REQUEST :: Reproduce all entries precisely as they are written.

RECORDS ::
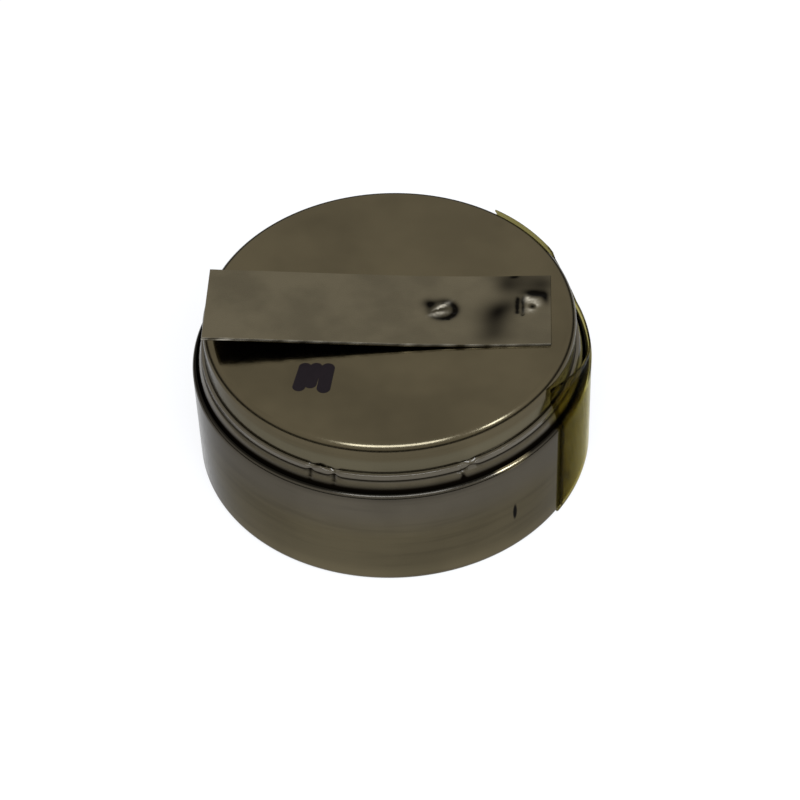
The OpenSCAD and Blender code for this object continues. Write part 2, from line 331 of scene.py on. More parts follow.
def painted_shade_by_height(tree, place, toned, painted_shades):
    """Paints shade into a colour by height in millimetres: one loss below a range, another above it."""
    height = add_node(tree, "ShaderNodeSeparateXYZ", {"Vector": place}).outputs["Z"]
    for low, high, loss_low, loss_high in painted_shades:
        loss = spread(tree, height, low * MM, high * MM, loss_low, loss_high)
        toned = blend_colour(tree, loss, toned, BLACK)
    return toned


def times(colour, share):
    """A colour made darker or lighter by a share."""
    return (colour[0] * share, colour[1] * share, colour[2] * share, 1.0)


def marked(tree, place, toned, colour, marks):
    """Lays soft spots over a tone: centre, radii, slant, softness, and share of the colour in each."""
    for centre, radii, slant, edge, share in marks:
        inside = spot(tree, place, centre, radii, slant, edge)
        toned = blend_colour(tree, inside, toned, times(colour, share))
    return toned


def painted(tree, name):
    """An amount kept on the vertices."""
    return add_node(tree, "ShaderNodeAttribute", attribute_name=name).outputs["Fac"]


def add_relief(tree, shader, height, strength, depth):
    """Gives a surface fine relief, with its depth in millimetres."""
    relief = add_node(
        tree, "ShaderNodeBump", {"Height": height}, {"Strength": strength, "Distance": depth * MM})
    tree.links.new(relief.outputs["Normal"], shader.inputs["Normal"])


def colour_of(name):
    """A colour from the settings as RGBA."""
    return tuple(getattr(bpy.context.scene.cell_colours, name)) + (1.0,)


# Materials, named for the real ones

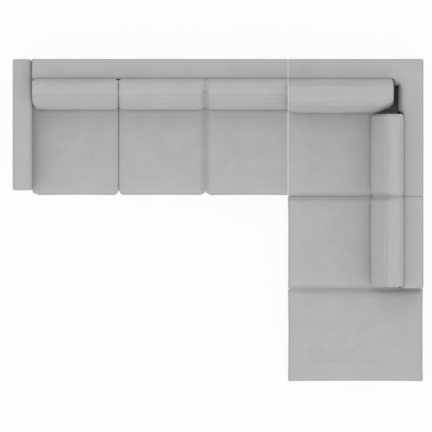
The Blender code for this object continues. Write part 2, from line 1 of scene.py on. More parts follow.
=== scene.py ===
"""Sectional sofa in grey fabric: cushions, padded covers, webbing, dust covers and feet over its solids.

Metres, +Z up, backs towards +Y and +X. A cushion starts as a shaped block in its solid's place, is filled
as cloth and then seamed. A padded cover is a block, shaped, rounded and opened underneath. Hard solids
stay, refinished."""

from math import pi, radians

import bmesh
import bpy
import numpy as np
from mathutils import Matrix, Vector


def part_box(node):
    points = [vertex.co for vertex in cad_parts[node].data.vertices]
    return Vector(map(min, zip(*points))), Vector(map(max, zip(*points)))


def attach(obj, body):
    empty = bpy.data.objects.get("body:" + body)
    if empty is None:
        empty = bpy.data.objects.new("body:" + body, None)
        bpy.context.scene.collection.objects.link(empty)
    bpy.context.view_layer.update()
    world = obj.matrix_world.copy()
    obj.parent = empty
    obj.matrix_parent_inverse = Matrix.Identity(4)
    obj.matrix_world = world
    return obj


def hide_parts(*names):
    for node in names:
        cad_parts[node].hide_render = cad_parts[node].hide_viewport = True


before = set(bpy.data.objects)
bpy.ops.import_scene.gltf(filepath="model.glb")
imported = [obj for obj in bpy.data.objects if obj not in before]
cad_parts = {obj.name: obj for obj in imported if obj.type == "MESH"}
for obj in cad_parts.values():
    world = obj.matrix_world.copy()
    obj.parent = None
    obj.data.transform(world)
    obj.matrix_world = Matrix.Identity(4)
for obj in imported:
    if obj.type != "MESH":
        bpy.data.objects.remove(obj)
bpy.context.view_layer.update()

# The photograph: the width that it spans at the seats' height, and the floor point at its middle
PHOTO_SPAN = 3.197
PHOTO_CENTRE = (-0.0144, 0.0307)
SPAN_LEVEL = 0.45
CAMERA_HEIGHT = 100.0
SENSOR_WIDTH = 36.0

# Light: the sky, a broad lamp in front that lights the upright faces, and the floor as the camera sees it
SKY_LIGHT = 0.92
FRONT_LIGHT = 0.42
FRONT_BREADTH = radians(90)
FRONT_TURN = (radians(55), 0.0, radians(-10))
FLOOR_SIZE = 400.0
FLOOR_WHITE = 0.8
FLOOR_GLOW = 0.93
FLOOR_SHADE = 0.07

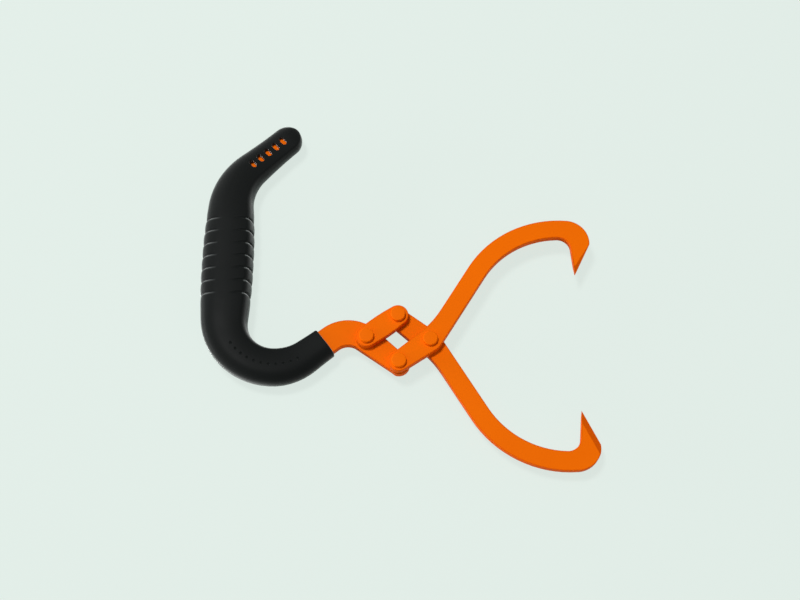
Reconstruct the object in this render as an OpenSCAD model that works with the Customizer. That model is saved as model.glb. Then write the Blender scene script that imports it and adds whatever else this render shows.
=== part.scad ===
// Log tongs: two steel hook arms, a short link and a bent handle bar, joined by four
// rivets into a parallelogram, with a C-shaped grip moulded over the handle bar.
// The tongs lie flat. X runs along their centre line towards the hooks, and the straight
// run of the grip crosses the origin along Y, with its flat underside on z = 0.

/* [Steel plates] */
// Thickness of each flat steel piece
plate_t = 6; // [4:0.1:8]
// Running gap between the lower and the upper layer of plates
layer_gap = 0.15; // [0.1:0.05:0.4]

/* [Linkage] */
// Distance between the two rivets of the link
link_pitch = 29; // [28:0.5:34]
// Distance between the two rivets of the handle bar
crank_pitch = 31; // [30:0.5:36]
// Angle between the link and the centre line as the tongs lie
link_angle = 35.9; // [33:0.1:40]
// Angle between the end of the handle bar and the centre line
crank_angle = 38.8; // [36:0.1:42]
// Radius of the link's round ends
link_end_r = 7.9; // [6.5:0.1:8.5]
// Half width of the link in the middle, where it swells
link_mid_r = 8.7; // [8.6:0.1:9.5]

/* [Hook arms] */
// Width of each arm's shank and bow
arm_w = 14.5; // [12:0.1:16]
// Radius of each arm's inner end
arm_end_r = 7.7; // [6.5:0.1:8.5]
// Half width of each arm where it turns at the centre rivet
elbow_r = 9.1; // [8.6:0.1:10]
// Angle between each shank and the centre line
shank_angle = 58.3; // [54:0.1:62]
// How far each shank's middle line passes the centre rivet on the jaw side
shank_offset = 1.7; // [0:0.1:3]
// Radius of the hollow corner between each arm's inner end and its shank
elbow_fillet_r = 75; // [10:1:80]
// Length of each straight shank
shank_l = 65.8; // [50:0.1:80]
// Radius of each bow along its middle line
bow_r = 75.3; // [60:0.1:90]
// Turn of each bow's outer edge
bow_angle = 62.6; // [58:0.1:66]
// Outer radius of the bend above the point
point_r = 18.4; // [15:0.1:22]
// Turn of the outer edge above the point
point_angle = 90.5; // [80:0.5:95]
// Radius of the inner bend above the point
throat_r = 9.9; // [6:0.1:12]
// Turn of each bow's inner edge
throat_angle = 57; // [54:0.1:60]
// Length of the ground outer flat of the point
flat_l = 28.3; // [22:0.1:30]
// Angle between the ground flat and the centre line
flat_angle = 63.8; // [56:0.1:66]
// Width of the bevel ground on one face along the whole flat
bevel_w = 4.7; // [1:0.1:6]
// Width at the tip of the bevel on the other face, which narrows to nothing along the flat
tip_bevel_w = 3.3; // [1:0.1:5]

/* [Handle bar] */
// Width of the handle bar
bar_w = 20; // [16:0.1:21]
// Width of the handle bar beside its end rivet
crank_w = 15.6; // [14:0.1:17]
// Radius of the handle bar's inner end
crank_end_r = 8.3; // [7.9:0.1:9]
// Angle between the neck of the handle bar and the centre line
neck_slope = 37.5; // [34:0.1:42]
// Radius of the bend between the neck and the link rivet
neck_r = 21.2; // [17:0.1:26]
// Straight length between that bend and the link rivet
link_rivet_run = 0.8; // [0.2:0.1:6]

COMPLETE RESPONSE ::
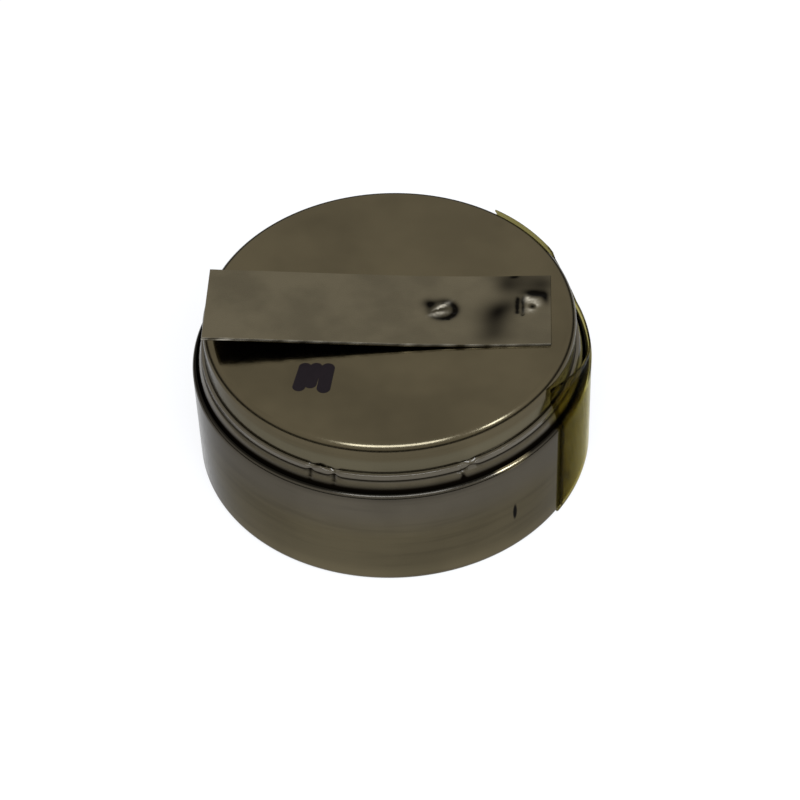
The OpenSCAD and Blender code for this object continues. Write part 2, from line 331 of scene.py on. More parts follow.
def painted_shade_by_height(tree, place, toned, painted_shades):
    """Paints shade into a colour by height in millimetres: one loss below a range, another above it."""
    height = add_node(tree, "ShaderNodeSeparateXYZ", {"Vector": place}).outputs["Z"]
    for low, high, loss_low, loss_high in painted_shades:
        loss = spread(tree, height, low * MM, high * MM, loss_low, loss_high)
        toned = blend_colour(tree, loss, toned, BLACK)
    return toned


def times(colour, share):
    """A colour made darker or lighter by a share."""
    return (colour[0] * share, colour[1] * share, colour[2] * share, 1.0)


def marked(tree, place, toned, colour, marks):
    """Lays soft spots over a tone: centre, radii, slant, softness, and share of the colour in each."""
    for centre, radii, slant, edge, share in marks:
        inside = spot(tree, place, centre, radii, slant, edge)
        toned = blend_colour(tree, inside, toned, times(colour, share))
    return toned


def painted(tree, name):
    """An amount kept on the vertices."""
    return add_node(tree, "ShaderNodeAttribute", attribute_name=name).outputs["Fac"]


def add_relief(tree, shader, height, strength, depth):
    """Gives a surface fine relief, with its depth in millimetres."""
    relief = add_node(
        tree, "ShaderNodeBump", {"Height": height}, {"Strength": strength, "Distance": depth * MM})
    tree.links.new(relief.outputs["Normal"], shader.inputs["Normal"])


def colour_of(name):
    """A colour from the settings as RGBA."""
    return tuple(getattr(bpy.context.scene.cell_colours, name)) + (1.0,)


# Materials, named for the real ones

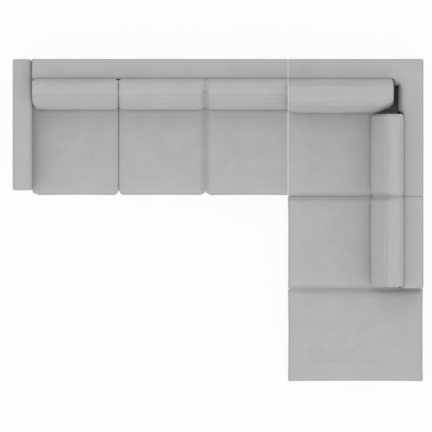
The Blender code for this object continues. Write part 2, from line 1 of scene.py on. More parts follow.
=== scene.py ===
"""Sectional sofa in grey fabric: cushions, padded covers, webbing, dust covers and feet over its solids.

Metres, +Z up, backs towards +Y and +X. A cushion starts as a shaped block in its solid's place, is filled
as cloth and then seamed. A padded cover is a block, shaped, rounded and opened underneath. Hard solids
stay, refinished."""

from math import pi, radians

import bmesh
import bpy
import numpy as np
from mathutils import Matrix, Vector


def part_box(node):
    points = [vertex.co for vertex in cad_parts[node].data.vertices]
    return Vector(map(min, zip(*points))), Vector(map(max, zip(*points)))


def attach(obj, body):
    empty = bpy.data.objects.get("body:" + body)
    if empty is None:
        empty = bpy.data.objects.new("body:" + body, None)
        bpy.context.scene.collection.objects.link(empty)
    bpy.context.view_layer.update()
    world = obj.matrix_world.copy()
    obj.parent = empty
    obj.matrix_parent_inverse = Matrix.Identity(4)
    obj.matrix_world = world
    return obj


def hide_parts(*names):
    for node in names:
        cad_parts[node].hide_render = cad_parts[node].hide_viewport = True


before = set(bpy.data.objects)
bpy.ops.import_scene.gltf(filepath="model.glb")
imported = [obj for obj in bpy.data.objects if obj not in before]
cad_parts = {obj.name: obj for obj in imported if obj.type == "MESH"}
for obj in cad_parts.values():
    world = obj.matrix_world.copy()
    obj.parent = None
    obj.data.transform(world)
    obj.matrix_world = Matrix.Identity(4)
for obj in imported:
    if obj.type != "MESH":
        bpy.data.objects.remove(obj)
bpy.context.view_layer.update()

# The photograph: the width that it spans at the seats' height, and the floor point at its middle
PHOTO_SPAN = 3.197
PHOTO_CENTRE = (-0.0144, 0.0307)
SPAN_LEVEL = 0.45
CAMERA_HEIGHT = 100.0
SENSOR_WIDTH = 36.0

# Light: the sky, a broad lamp in front that lights the upright faces, and the floor as the camera sees it
SKY_LIGHT = 0.92
FRONT_LIGHT = 0.42
FRONT_BREADTH = radians(90)
FRONT_TURN = (radians(55), 0.0, radians(-10))
FLOOR_SIZE = 400.0
FLOOR_WHITE = 0.8
FLOOR_GLOW = 0.93
FLOOR_SHADE = 0.07

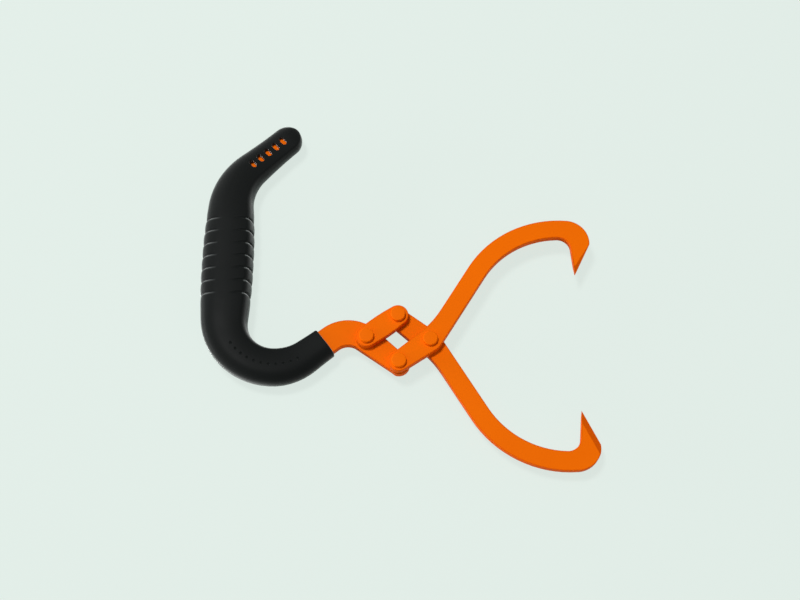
Reconstruct the object in this render as an OpenSCAD model that works with the Customizer. That model is saved as model.glb. Then write the Blender scene script that imports it and adds whatever else this render shows.
=== part.scad ===
// Log tongs: two steel hook arms, a short link and a bent handle bar, joined by four
// rivets into a parallelogram, with a C-shaped grip moulded over the handle bar.
// The tongs lie flat. X runs along their centre line towards the hooks, and the straight
// run of the grip crosses the origin along Y, with its flat underside on z = 0.

/* [Steel plates] */
// Thickness of each flat steel piece
plate_t = 6; // [4:0.1:8]
// Running gap between the lower and the upper layer of plates
layer_gap = 0.15; // [0.1:0.05:0.4]

/* [Linkage] */
// Distance between the two rivets of the link
link_pitch = 29; // [28:0.5:34]
// Distance between the two rivets of the handle bar
crank_pitch = 31; // [30:0.5:36]
// Angle between the link and the centre line as the tongs lie
link_angle = 35.9; // [33:0.1:40]
// Angle between the end of the handle bar and the centre line
crank_angle = 38.8; // [36:0.1:42]
// Radius of the link's round ends
link_end_r = 7.9; // [6.5:0.1:8.5]
// Half width of the link in the middle, where it swells
link_mid_r = 8.7; // [8.6:0.1:9.5]

/* [Hook arms] */
// Width of each arm's shank and bow
arm_w = 14.5; // [12:0.1:16]
// Radius of each arm's inner end
arm_end_r = 7.7; // [6.5:0.1:8.5]
// Half width of each arm where it turns at the centre rivet
elbow_r = 9.1; // [8.6:0.1:10]
// Angle between each shank and the centre line
shank_angle = 58.3; // [54:0.1:62]
// How far each shank's middle line passes the centre rivet on the jaw side
shank_offset = 1.7; // [0:0.1:3]
// Radius of the hollow corner between each arm's inner end and its shank
elbow_fillet_r = 75; // [10:1:80]
// Length of each straight shank
shank_l = 65.8; // [50:0.1:80]
// Radius of each bow along its middle line
bow_r = 75.3; // [60:0.1:90]
// Turn of each bow's outer edge
bow_angle = 62.6; // [58:0.1:66]
// Outer radius of the bend above the point
point_r = 18.4; // [15:0.1:22]
// Turn of the outer edge above the point
point_angle = 90.5; // [80:0.5:95]
// Radius of the inner bend above the point
throat_r = 9.9; // [6:0.1:12]
// Turn of each bow's inner edge
throat_angle = 57; // [54:0.1:60]
// Length of the ground outer flat of the point
flat_l = 28.3; // [22:0.1:30]
// Angle between the ground flat and the centre line
flat_angle = 63.8; // [56:0.1:66]
// Width of the bevel ground on one face along the whole flat
bevel_w = 4.7; // [1:0.1:6]
// Width at the tip of the bevel on the other face, which narrows to nothing along the flat
tip_bevel_w = 3.3; // [1:0.1:5]

/* [Handle bar] */
// Width of the handle bar
bar_w = 20; // [16:0.1:21]
// Width of the handle bar beside its end rivet
crank_w = 15.6; // [14:0.1:17]
// Radius of the handle bar's inner end
crank_end_r = 8.3; // [7.9:0.1:9]
// Angle between the neck of the handle bar and the centre line
neck_slope = 37.5; // [34:0.1:42]
// Radius of the bend between the neck and the link rivet
neck_r = 21.2; // [17:0.1:26]
// Straight length between that bend and the link rivet
link_rivet_run = 0.8; // [0.2:0.1:6]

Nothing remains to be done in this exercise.